A few years ago I read the book The History of Love by Nicole Krauss. I enjoyed the book, and it’s probably time to read it again because I can’t remember most of what happened in it. But, there was one character who stood out for me – Leo Gursky – as someone I already am, or someone I could see myself turning into. Leo is an elderly man who has moved from Poland to New York. He spends his days terrified that he will die and that no one will notice him gone. He does things like make sure he goes out for a cup of coffee and then “accidentally” dropping his change all over the place. His goal is to make sure that someone notices him every day. That way if something happens to him, at least someone would be able to say – yes, I saw Leo, he was out getting coffee.
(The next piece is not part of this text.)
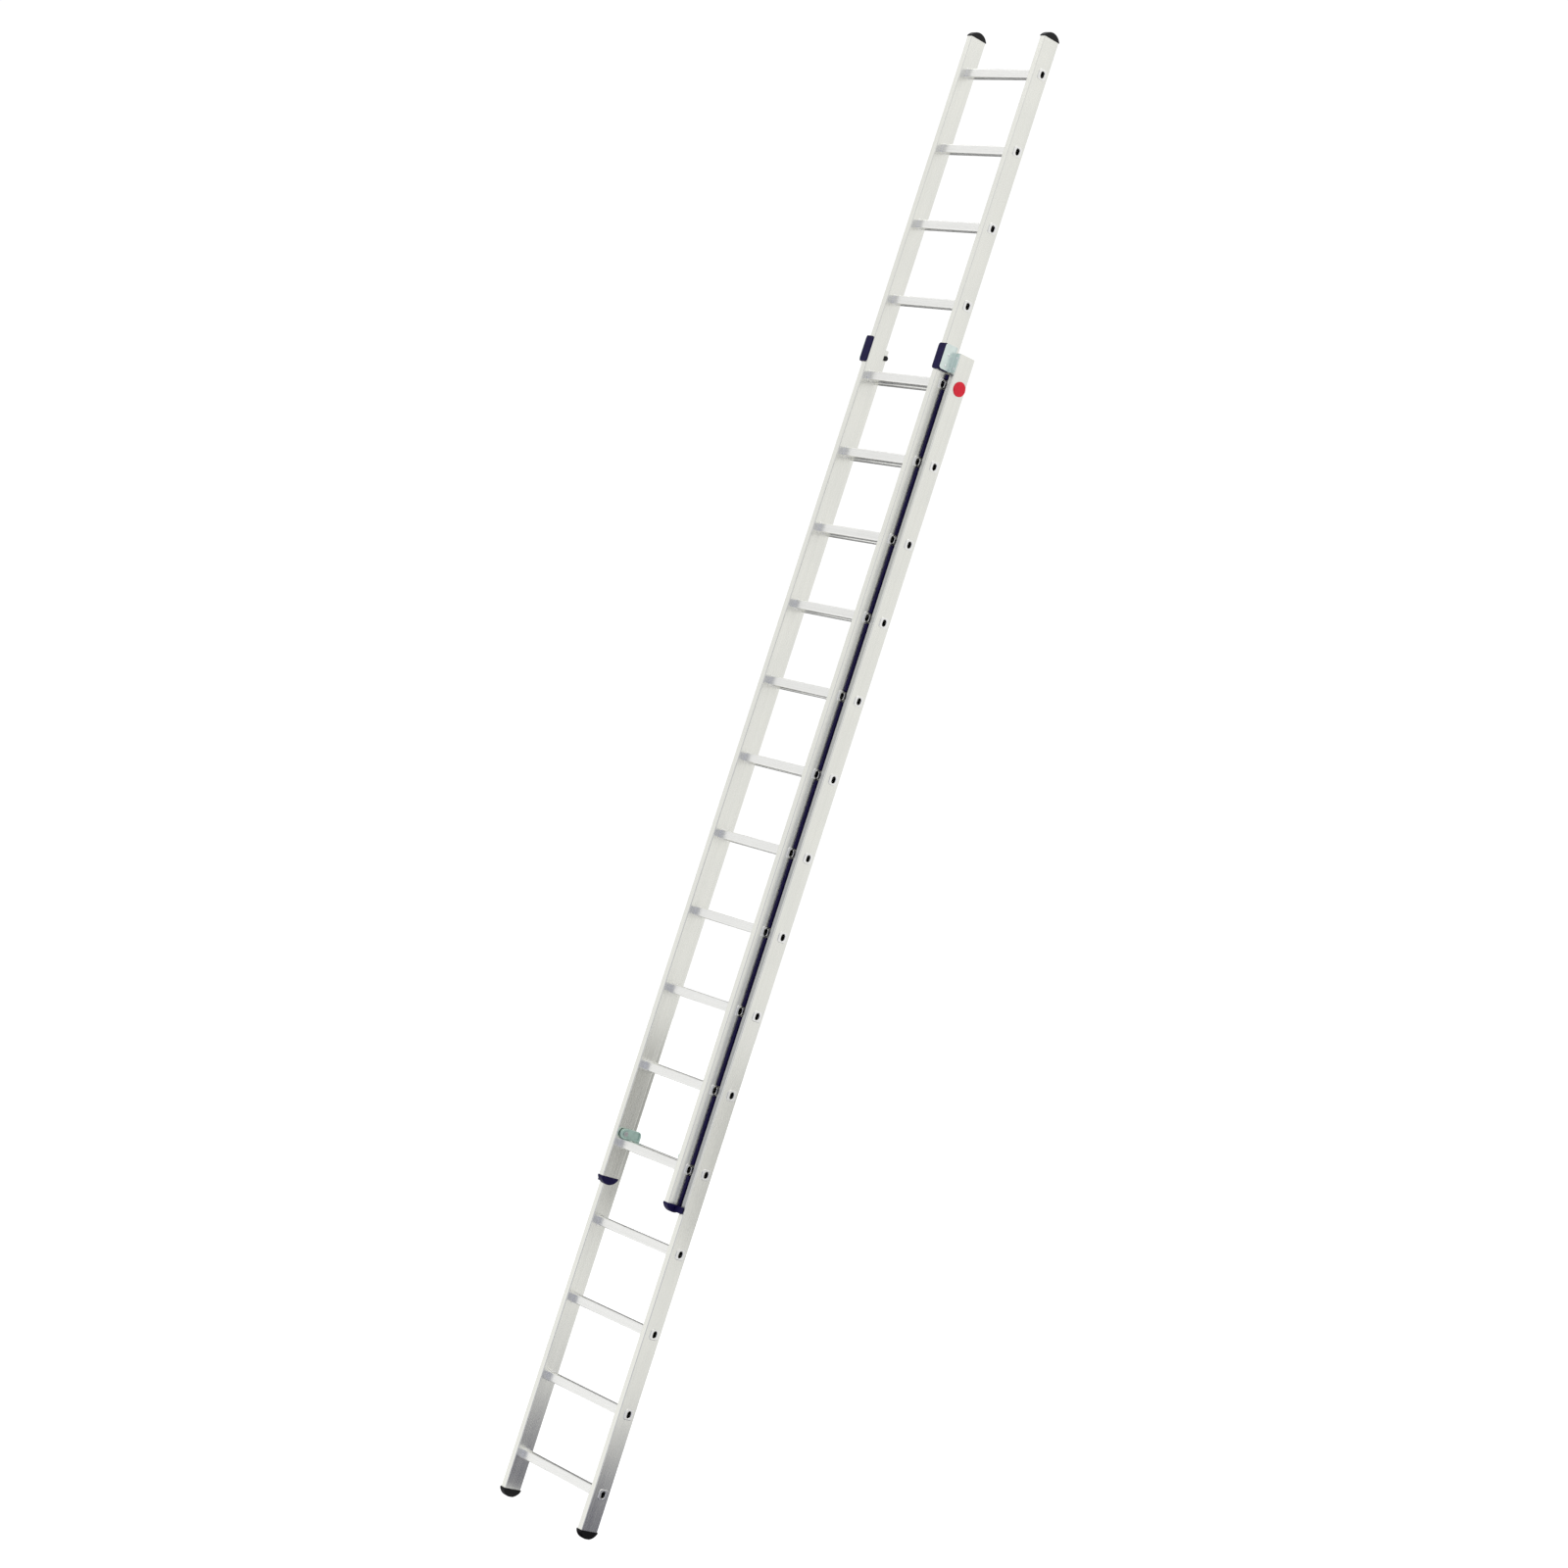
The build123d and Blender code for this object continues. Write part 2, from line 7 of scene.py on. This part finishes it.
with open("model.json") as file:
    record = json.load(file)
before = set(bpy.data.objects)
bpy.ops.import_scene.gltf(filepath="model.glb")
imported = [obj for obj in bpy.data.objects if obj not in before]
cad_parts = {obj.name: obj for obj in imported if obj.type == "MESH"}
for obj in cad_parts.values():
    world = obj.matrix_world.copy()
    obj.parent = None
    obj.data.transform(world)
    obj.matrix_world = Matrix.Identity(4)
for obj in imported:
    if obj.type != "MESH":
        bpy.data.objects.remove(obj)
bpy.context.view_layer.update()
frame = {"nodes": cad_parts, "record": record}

At the heart of his issue is loneliness. I think that’s why his character spoke so loudly to me. With all the moving we have done over the past 10 years, loneliness has been a common theme in my life. There have absolutely been days where I have felt like Leo. Where I felt like at least if I went out and did something to make people notice my existence (like dropping my change all over the place), people would know that I was alive.

I think this is also why the candy man at church speaks so loudly to me. He is out every Sunday passing out his candy and making friends at the church. If he’s absent one week there are 20 kids who are upset that he’s not there, and asking him if he’s ok the next week when he returns.

Believe it or not this actually fits in to my 44 days of happiness.

It was cold this morning. We are far enough south that we didn’t get any of that New England snow storm, but it was still cold. And I was feeling lazy. And I didn’t really want to walk. Even though I know that walk is so important for my spiritual wellbeing. Fortunately, Dottie ran and jumped in the car before I could break her heart, so we ended up heading out on the path anyway.

I have my regulars that I see on the path. There are a lot of seniors, but they’re all in Florida now – so it’s mostly other moms like me.  There is one other lady who is there walking no matter the weather. We laugh because I’m from Canada and she’s from Hawaii and we are the only people who can bear the heat and the cold all year to do our walks. The walk is as spiritually important for her as it is for me. We always stop and have a little chat when we run into each other. Sometimes we walk together, but we both have said how the quiet morning walk is what sets us up for the day -so often we just chat and then head on our separate ways.

Some days when I see my regulars on the path I think of Leo. Things aren’t as lonely now as they used to be but I’m still always so happy to see my regular people. The other ones who know how important that morning walk is.

So, today my moment of happiness comes from acknowledging that sometimes life is lonely, and like Leo it’s important to have those people who notice you. My happiness comes from having those people on my daily walk.